Although these changes typically unfold over many generations, a research group led by Taichi Suzuki — a joint assistant professor at Arizona State University’s Biodesign Institute and College of Health Solutions — discovered that simply transferring a mammal’s microbiome can influence behaviour within a relatively short timeframe. In just four generations, this transmission produced a new inheritable trait without any change to the animals’ genetic code.
The study, published in Nature Communications and carried out with scientists from the Max Planck Institutes, Rutgers University and Cornell University, explored how artificial selection acts on both an animal and its microbiome — an area Suzuki says is gaining attention in evolutionary biology and domestication research.
To investigate whether selection-driven shifts in mammalian physiology or behaviour could arise solely from changes to the microbiome, Suzuki and his colleagues used mice and monitored their movement patterns.
“To identify which aspects of physiology or behavior were most influenced by the microbiome, we performed fecal transplant experiments using two distinct microbiomes and compared a wide range of traits in germ-free mouse recipients,” he explained. “To our surprise, behavior — especially activity level — showed the strongest microbial influence, far exceeding effects on morphological traits such as body weight or size.”
The researchers discovered that mice given microbiomes from donors with low activity levels also became less active. One microbe was especially noteworthy: Lactobacillus.
Suzuki indicated that they found that a compound made by Lactobacillus, called indolelactic acid (ILA), plays an important role in shaping behavior.

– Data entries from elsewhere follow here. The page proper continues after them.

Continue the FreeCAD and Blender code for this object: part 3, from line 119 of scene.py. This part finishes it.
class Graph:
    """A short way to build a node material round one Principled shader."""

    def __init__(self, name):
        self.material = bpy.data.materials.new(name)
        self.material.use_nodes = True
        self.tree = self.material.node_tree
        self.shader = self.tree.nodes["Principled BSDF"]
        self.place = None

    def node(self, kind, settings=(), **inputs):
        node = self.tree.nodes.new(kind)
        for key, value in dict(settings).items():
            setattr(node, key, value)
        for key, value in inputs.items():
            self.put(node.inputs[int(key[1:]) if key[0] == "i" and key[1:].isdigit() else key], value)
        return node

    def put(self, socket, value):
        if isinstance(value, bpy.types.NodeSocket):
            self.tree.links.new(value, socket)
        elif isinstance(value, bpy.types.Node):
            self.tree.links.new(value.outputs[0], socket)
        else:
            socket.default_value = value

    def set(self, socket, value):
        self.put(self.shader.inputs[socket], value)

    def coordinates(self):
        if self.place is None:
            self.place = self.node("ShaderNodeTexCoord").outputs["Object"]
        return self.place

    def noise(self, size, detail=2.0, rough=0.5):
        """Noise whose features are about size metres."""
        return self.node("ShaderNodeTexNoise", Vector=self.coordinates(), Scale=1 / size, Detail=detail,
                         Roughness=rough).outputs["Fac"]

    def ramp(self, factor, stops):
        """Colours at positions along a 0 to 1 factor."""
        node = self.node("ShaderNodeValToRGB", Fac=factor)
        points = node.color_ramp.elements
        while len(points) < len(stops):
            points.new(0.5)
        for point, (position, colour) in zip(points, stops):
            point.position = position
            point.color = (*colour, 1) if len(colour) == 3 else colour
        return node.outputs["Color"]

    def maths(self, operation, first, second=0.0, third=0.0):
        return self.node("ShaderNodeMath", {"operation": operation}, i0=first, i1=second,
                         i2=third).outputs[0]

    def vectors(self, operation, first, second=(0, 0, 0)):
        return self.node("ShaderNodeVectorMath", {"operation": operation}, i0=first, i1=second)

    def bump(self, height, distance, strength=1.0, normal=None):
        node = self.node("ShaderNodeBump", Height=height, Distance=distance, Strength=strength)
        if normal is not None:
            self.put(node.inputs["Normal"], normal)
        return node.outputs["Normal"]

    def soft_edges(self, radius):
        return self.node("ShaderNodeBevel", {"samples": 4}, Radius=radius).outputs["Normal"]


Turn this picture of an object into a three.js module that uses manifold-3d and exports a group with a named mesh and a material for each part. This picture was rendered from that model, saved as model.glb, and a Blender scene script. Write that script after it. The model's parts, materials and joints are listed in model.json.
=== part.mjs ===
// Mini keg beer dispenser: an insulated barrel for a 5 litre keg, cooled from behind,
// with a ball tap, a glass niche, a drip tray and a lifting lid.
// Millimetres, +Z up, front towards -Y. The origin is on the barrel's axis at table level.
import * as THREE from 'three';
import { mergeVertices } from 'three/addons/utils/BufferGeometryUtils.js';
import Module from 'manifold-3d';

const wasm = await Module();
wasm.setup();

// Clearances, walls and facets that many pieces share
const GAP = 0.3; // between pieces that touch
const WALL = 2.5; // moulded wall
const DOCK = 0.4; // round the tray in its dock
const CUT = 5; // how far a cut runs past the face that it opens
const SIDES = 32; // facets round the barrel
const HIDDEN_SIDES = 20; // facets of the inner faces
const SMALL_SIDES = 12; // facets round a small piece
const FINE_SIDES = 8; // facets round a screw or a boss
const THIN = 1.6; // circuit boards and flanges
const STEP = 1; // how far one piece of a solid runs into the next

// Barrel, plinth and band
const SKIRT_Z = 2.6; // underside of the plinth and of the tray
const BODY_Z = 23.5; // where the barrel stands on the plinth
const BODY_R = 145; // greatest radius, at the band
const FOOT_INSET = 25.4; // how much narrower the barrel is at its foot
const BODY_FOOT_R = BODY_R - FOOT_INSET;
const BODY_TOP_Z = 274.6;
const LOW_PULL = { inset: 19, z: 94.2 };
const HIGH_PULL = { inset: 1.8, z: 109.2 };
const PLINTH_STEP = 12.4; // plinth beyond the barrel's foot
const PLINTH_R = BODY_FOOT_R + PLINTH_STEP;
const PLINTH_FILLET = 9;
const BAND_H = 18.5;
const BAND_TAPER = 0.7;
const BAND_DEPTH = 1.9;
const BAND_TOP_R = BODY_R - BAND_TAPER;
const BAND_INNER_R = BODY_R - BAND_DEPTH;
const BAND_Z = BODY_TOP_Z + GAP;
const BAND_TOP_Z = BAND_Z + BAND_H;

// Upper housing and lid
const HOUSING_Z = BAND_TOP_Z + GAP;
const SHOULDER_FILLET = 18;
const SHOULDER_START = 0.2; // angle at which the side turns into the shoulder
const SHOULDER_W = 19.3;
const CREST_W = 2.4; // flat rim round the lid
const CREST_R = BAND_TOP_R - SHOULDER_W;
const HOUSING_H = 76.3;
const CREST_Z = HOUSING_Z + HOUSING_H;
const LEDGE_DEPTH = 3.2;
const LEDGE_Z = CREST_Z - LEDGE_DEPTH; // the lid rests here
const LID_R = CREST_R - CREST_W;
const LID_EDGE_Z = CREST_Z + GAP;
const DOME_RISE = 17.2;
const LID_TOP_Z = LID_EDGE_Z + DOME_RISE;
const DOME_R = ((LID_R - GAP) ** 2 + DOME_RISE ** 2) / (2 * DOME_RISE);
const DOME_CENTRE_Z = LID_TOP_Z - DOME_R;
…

He further stated that even though ILA does not easily enter the brain, it can influence mood, movement and behavior indirectly by calming the immune system and reducing inflammatory signals that reach the brain.
This link between gut bacteria and behavior is known as the gut–brain axis.

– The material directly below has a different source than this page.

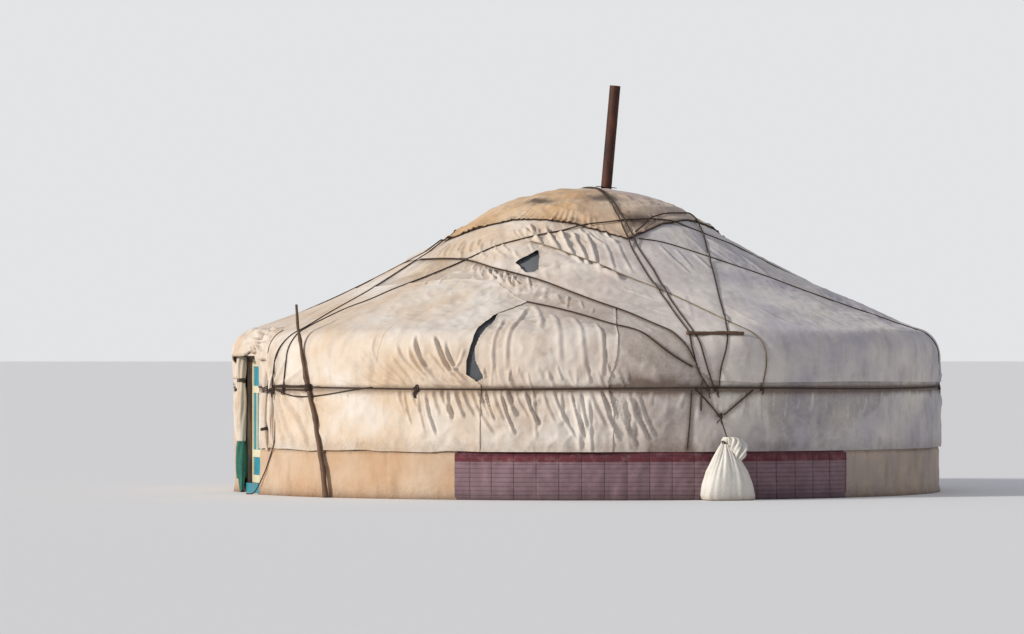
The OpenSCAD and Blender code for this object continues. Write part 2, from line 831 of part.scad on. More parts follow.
// Ropes that hang on the wall canvas, each a list of azimuths, distances out from the
// canvas and heights
sack_azimuth = 94.5;
sack_size = [340, 500, 620];
sack_neck_r = wall_r - skirt_in + seat + sack_size[0] / 2;
tie_low = girth_z - rope_d / 2 - tie_d / 2 - 0.5;
wall_play = 0.8;
wall_out = tie_flat + seat + wall_play;
ties = [
    [[90.4, wall_out, tie_low], [92.4, wall_out, 1010], [94, wall_out, 880]],
    [[99.9, wall_out + 0.5, tie_low], [97.4, wall_out + 0.5, 1010], [94.9, wall_out + 0.2, 880]],
    [[94.3, wall_out + 4, 866], [94.4, 70, 770], [94.5, sack_neck_r - wall_r, sack_size[2] + 4.3]],
    [for (p = [[89.7, tie_low], [89.4, 820], [89, hem_z + 24]]) [p[0], tie_flat + 2 * seat, p[1]]]
];

module roof_ropes() {
    color(rope_dark) {
        for (route = concat([left_rope, long_rope, light_rope, sheet_rope, side_rope], far_ropes))
            tie_rope(route_places(route), []);
        tie_rope(route_places(corner_rope), corner_over);
        for (n = [0, 1])
            strap_rope(n);
        for (tie = ties)
            swept_tube([for (p = tie) polar(p[0], wall_r + p[1], p[2])],
                [for (p = tie) tie_d / 2], tie_sides, ups = [for (p = tie) polar(p[0], 1, 0.1)]);
    }
}

// The free end of a strap hangs over the girth rope, and the left rope's tail falls from
// the girth rope to the ground beside the door
cord_sides = 8;
loose_line = [
    [91.45, 23, 1256], [91.4, 24, 1236], [91.3, 25, 1214], [91.2, 25, 1192], [91.2, 24, 1170],
    [91.2, 24, 1150], [91.2, 24.5, 1130], [91.2, 25, 1110], [91.2, 25, 1090], [91.2, 25, 1065],
    [91.2, 21, 1040], [91.2, 15, 1010], [91.2, 12, 980], [91.2, 11, 952], [91.2, 10, 926]
];
ground_line = [
    [14.5, 9, 1146.5], [14.5, 10, 1110], [14.5, 11, 1070], [14.6, 12, 1030], [14.6, 12, 990],
    [14.7, 12, 950], [14.7, 12, 910], [14.8, 12, 870], [14.8, 12, 830], [14.8, 12, 790],
    [14.8, 13, 750], [14.8, 14, 710], [14.8, 15, 670], [14.8, 16, 630], [14.8, 18, 590],
    [14.6, 20, 550], [14.3, 21, 510], [13.9, 22, 470], [13.5, 22, 430], [13.1, 23, 390],
    [12.7, 24, 350], [12.3, 25, 310], [11.9, 27, 270], [11.4, 29, 232], [10.9, 31, 196],
    [10.4, 34, 160], [9.9, 38, 124], [9.4, 42, 90], [8.9, 47, 58], [8.5, 53, 32], [8.1, 60, 15],
    [7.7, 68, 9], [7.3, 78, 8], [6.9, 90, 8], [6.5, 103, 8]
];

module hanging_cord(line) {
    color(rope_dark)
        swept_tube([for (p = line) polar(p[0], wall_r + p[1], p[2])],
            [for (p = line) tie_d / 2], cord_sides, ups = [for (p = line) polar(p[0], 1, 0.3)]);
}

// The slack of the canvas, bunched and lashed beside the door
module canvas_bunch() {
    bunch_d = 76;
    bunch_z = [hem_z + 80, girth_z + 105];
    color(canvas_cream)
        translate(polar(door_half + 0.9, wall_r + seat + bunch_d / 2, 0))
            rotate_extrude($fn = 32)
                polygon([
                    [0, bunch_z[0]], [20, bunch_z[0]], [bunch_d / 2, bunch_z[0] + 120],
                    [bunch_d / 2 - 6, girth_z - 260], [bunch_d / 2, girth_z - 100],
                    [bunch_d / 2, girth_z], [20, bunch_z[1]], [0, bunch_z[1]]
                ]);
}

// A short stick pushed through the lashing behind the leaning pole
module pole_stick() {
    stick_d = 14;
    stick_l = 170;
    color(pole_wood)
        translate(polar(26.1, wall_r + seat + stick_d / 2 + 0.9, girth_z + (rope_d + stick_d) / 2 + seat))
            rotate([90, 0, 26.1 + 90])
                cylinder(d = stick_d, h = stick_l, center = true, $fn = 16);
}

module leaning_pole() {
    lean_r = wall_r + seat + rope_d + 33.6;
    color(pole_wood)
        swept_tube([
            polar(29.6, lean_r + 30, 0), polar(29.2, lean_r + 26, 160), polar(28.4, lean_r + 14, 420),
            polar(27.2, lean_r + 6, 700), polar(25.9, lean_r, 960), polar(24.9, lean_r, 1150),
            polar(23.8, lean_r + 4, 1400), polar(22.6, lean_r + 6, 1720), polar(21.9, lean_r + 2, 2040)
        ], [44, 42, 40, 38, 36, 34, 31, 27, 22], 10);
    pole_stick();
}

bar_azimuth = 94;

module spreader_bar() {
    bed = 2.4;
    contact = shoulder_point(bed - tie_out - tie_flat - seat, 7);
    a = shoulder_turn * 7 / shoulder_steps;
    thick = 44;
    reach = 640;
    color(wood)
        rotate([0, 0, bar_azimuth - 90])
            translate([contact[0] + thick / 2 * cos(a), 0, contact[1] + thick / 2 * sin(a)])
                rotate([90, 0, 0])
                    cylinder(d = thick, h = reach, center = true, $fn = 24);
}

module weight_sack() {
    color("#e9e6df")
        rotate([0, 0, sack_azimuth - 90])
            translate([sack_neck_r, 0, 0])
                hull() {
                    translate([-sack_size[0] / 2, -sack_size[1] / 2 + 60, 20])
                        cube([sack_size[0], sack_size[1] - 120, sack_size[2] / 2]);
                    translate([-sack_size[0] / 2 + 40, -sack_size[1] / 2, 0])
                        cube([sack_size[0] - 80, sack_size[1], sack_size[2] / 2]);
                    translate([0, 0, sack_size[2] - 20])
                        cylinder(d = 80, h = 20, $fn = 16);
                }
}

module stove_pipe() {
    color(rust)
        pipe_place()
            difference() {
                cylinder(d = pipe_d, h = pipe_l, $fn = 48);
                translate([0, 0, -1])
                    cylinder(d = pipe_d - 8, h = pipe_l + 2, $fn = 48);
            }
}

module pipe_collar() {
    color(rust)
        pipe_place()
            translate([0, 0, 170])
                difference() {
                    cylinder(d = pipe_d + 120, h = 4, $fn = 48);
                    translate([0, 0, -1])
                        cylinder(d = pipe_d + 2 * seat, h = 6, $fn = 48);
                }
}

lattice_wall(1);  // lattice_wall_1
lattice_wall(2);  // lattice_wall_2
lattice_wall(3);  // lattice_wall_3
lattice_wall(4);  // lattice_wall_4
lattice_wall(5);  // lattice_wall_5
roof_poles(1);  // roof_poles_1
roof_poles(2);  // roof_poles_2
roof_poles(3);  // roof_poles_3
roof_poles(4);  // roof_poles_4
crown_ring();
crown_bars();
door_frame();
door_threshold();
door_leaf();
door_panels();
door_handle();
ground_strip();
felt_wall(1);  // felt_wall_1
felt_wall(2);  // felt_wall_2
felt_wall(3);  // felt_wall_3
felt_wall(4);  // felt_wall_4
felt_roof(-90, 90);  // felt_roof_front
felt_roof(90, 270);  // felt_roof_back
canvas_wall(1);  // canvas_wall_1
canvas_wall(2);  // canvas_wall_2
canvas_wall(3);  // canvas_wall_3
canvas_wall(4);  // canvas_wall_4
canvas_roof(-90, 90);  // canvas_roof_front
canvas_roof(90, 270);  // canvas_roof_back
crown_cover();
door_hood();
canvas_roll();
green_cloth();
skirt(door_half, quilt_from, canvas_cream);  // skirt_front
skirt(quilt_from, quilt_to, quilt_mauve);  // skirt_quilt
skirt(quilt_to, whole_turn - door_half, canvas_cream);  // skirt_back
girth_rope();
roof_ropes();
hanging_cord(loose_line);  // loose_cord
hanging_cord(ground_line);  // ground_cord
leaning_pole();
spreader_bar();
weight_sack();
stove_pipe();
pipe_collar();
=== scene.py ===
"""Felt and canvas yurt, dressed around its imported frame. Metres, +Z up, the door faces -Y.

Azimuths are in degrees from the door, growing towards +X. A place on the covers is an
azimuth and a distance s along the section: 0 at the eave, negative down the wall,
positive over the shoulder and up the roof to the crown."""
import json
import math

import bpy
import numpy as np
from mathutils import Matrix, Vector

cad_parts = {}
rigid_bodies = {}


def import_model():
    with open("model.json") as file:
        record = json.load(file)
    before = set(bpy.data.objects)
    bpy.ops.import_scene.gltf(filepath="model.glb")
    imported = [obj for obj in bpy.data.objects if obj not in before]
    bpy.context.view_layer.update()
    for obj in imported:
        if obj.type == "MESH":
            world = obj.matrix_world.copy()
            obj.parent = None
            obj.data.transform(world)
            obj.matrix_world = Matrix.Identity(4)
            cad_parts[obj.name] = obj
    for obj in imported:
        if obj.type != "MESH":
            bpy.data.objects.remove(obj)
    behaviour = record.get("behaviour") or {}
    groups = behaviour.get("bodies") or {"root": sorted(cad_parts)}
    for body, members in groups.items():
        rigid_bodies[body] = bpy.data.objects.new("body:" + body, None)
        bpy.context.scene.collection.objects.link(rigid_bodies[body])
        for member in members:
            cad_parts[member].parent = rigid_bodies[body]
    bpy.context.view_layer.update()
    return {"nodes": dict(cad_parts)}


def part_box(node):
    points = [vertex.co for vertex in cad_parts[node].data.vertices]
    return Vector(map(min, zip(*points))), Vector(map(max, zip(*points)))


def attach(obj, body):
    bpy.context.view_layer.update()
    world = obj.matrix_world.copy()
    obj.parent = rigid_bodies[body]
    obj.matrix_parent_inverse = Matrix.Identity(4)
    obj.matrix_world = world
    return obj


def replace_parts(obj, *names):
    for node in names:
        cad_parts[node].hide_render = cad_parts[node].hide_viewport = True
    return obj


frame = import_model()

# ---------------------------------------------------------------- camera, floor and light
# A long lens from chest height, off to the right of the door. The yurt stands right of
# the middle of the photograph, so the camera is turned a little left and up.
CAMERA_FROM = 73.5
CAMERA_FAR, CAMERA_HIGH = 55.0, 1.44
FOCAL_PX, PHOTO_W, PHOTO_H = 4950.0, 1024, 634
AXIS_PX, HORIZON_PX = 586.5, 361.0
SENSOR_MM = 36
UP = np.array([0, 0, 1.0])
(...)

Suzuki’s findings provide something unusual—clear experimental proof that shifts in behavior due to the selection can be driven entirely through the transfer of microbes.
He further indicated that there are many evolutionary theories that propose the microbiome plays a part in adjusting to rapid atmosphere and climate changes and added that the work gives experimental backing for those ideas.
In the wild, the worldwide expansion of house mice illustrates this idea at work.
Suzuki indicated that house mice travelled alongside people from Western Europe to the Americas during the last two centuries.
He further pointed out that even within this relatively brief evolutionary window, mice in the Americas have already begun to adapt, showing variations in their size and behavior depending on whether they inhabit colder or warmer regions.
His researchers showed that some of these behavioral shifts can arise purely through selecting certain microbiome communities.
He stated that they showed that high-activity behavior, characteristic of ancestral mice from Western Europe (possibly reflecting elevated metabolic demands in cooler climates), can alter low-activity behavior, which is witnessed in warm-climate populations such as Brazil and simply by choosing mice with lesser activity and sending the microbiome across four generations.
The results of the study indicate that adaptations driven by the microbiome could enable animals — and possibly humans — to cope with fast-moving environmental shifts much more quickly than genetic changes alone would permit.
Suzuki’s research group is currently examining 16 wild rodent populations across Arizona’s “Sky Islands” to explore how variations in microbial communities contribute to adaptation in natural habitats.
The potential impact reaches beyond evolution and environmental adjustment, with applications in biotechnology and healthcare as well.